The Supreme Court also ruled that the measures adopted by the UK did not amount to unlawful discrimination under article 14 ECHR. Discrimination on the basis of immigration status was an accepted part of EU and national law and could not give rise to an issue under article 14.

The objectives underlying the regulations introduced by the Government could not be said to fall outside the wide margin of discretion allowed to national governments in the social security context, Lord Carnwath said.

The judge noted that s.17 of the Children Act 1989 was an important aspect of the government’s response to the Zambrano principle.

In her concurring judgment, Lady Hale added that a local authority reviewing the needs of the children for the purposes of section 17 would no doubt consider: (i) the need to promote actively the welfare of the children, when exercising various statutory powers; (ii) the fact that these children were British, with the right to remain here for the rest of their lives; (iii) the impact on the proper development of the children which would follow if they were denied a level of support equivalent to their peers.

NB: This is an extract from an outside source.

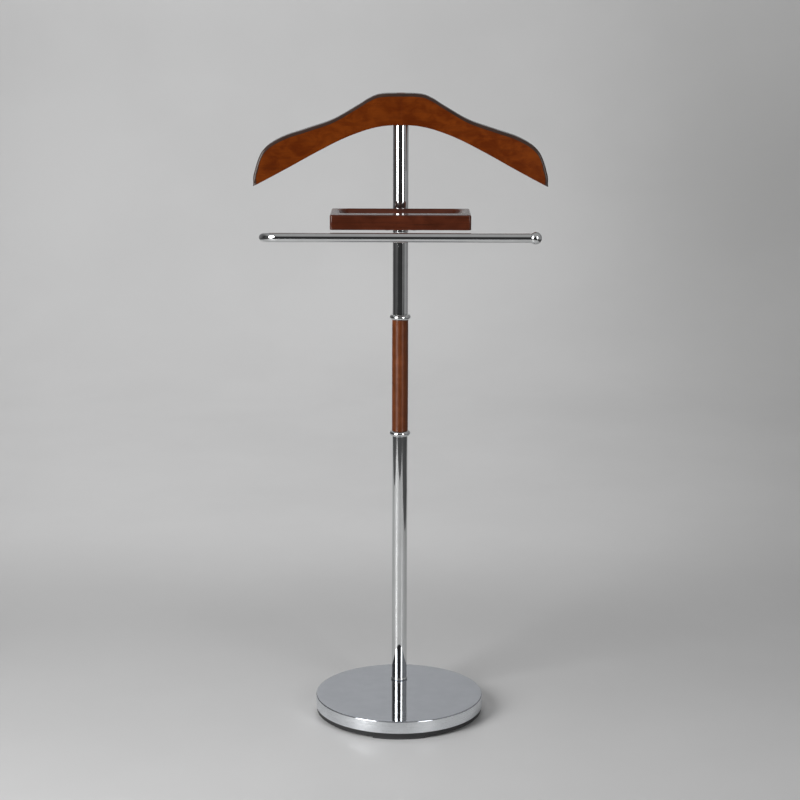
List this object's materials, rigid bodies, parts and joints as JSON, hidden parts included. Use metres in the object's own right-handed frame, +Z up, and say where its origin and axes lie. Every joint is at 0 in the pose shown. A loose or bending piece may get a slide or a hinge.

In Lady Hale’s view the administration of section 17, unlike the Regulations, could be said to implement EU law by enabling the children to remain in the UK. If the Charter were applicable to the administration of section 17, it might be possible to regard discrimination against the children of Zambrano carers in that context as falling within article 21 of the Charter. In that case, the justifications presently offered on behalf of the Secretary of State would be unimpressive. But section 17 was one way of providing these children with what they needed and deserved. The availability of alternatives, which were in some ways preferable, did not mean that the UK was in breach of EU law.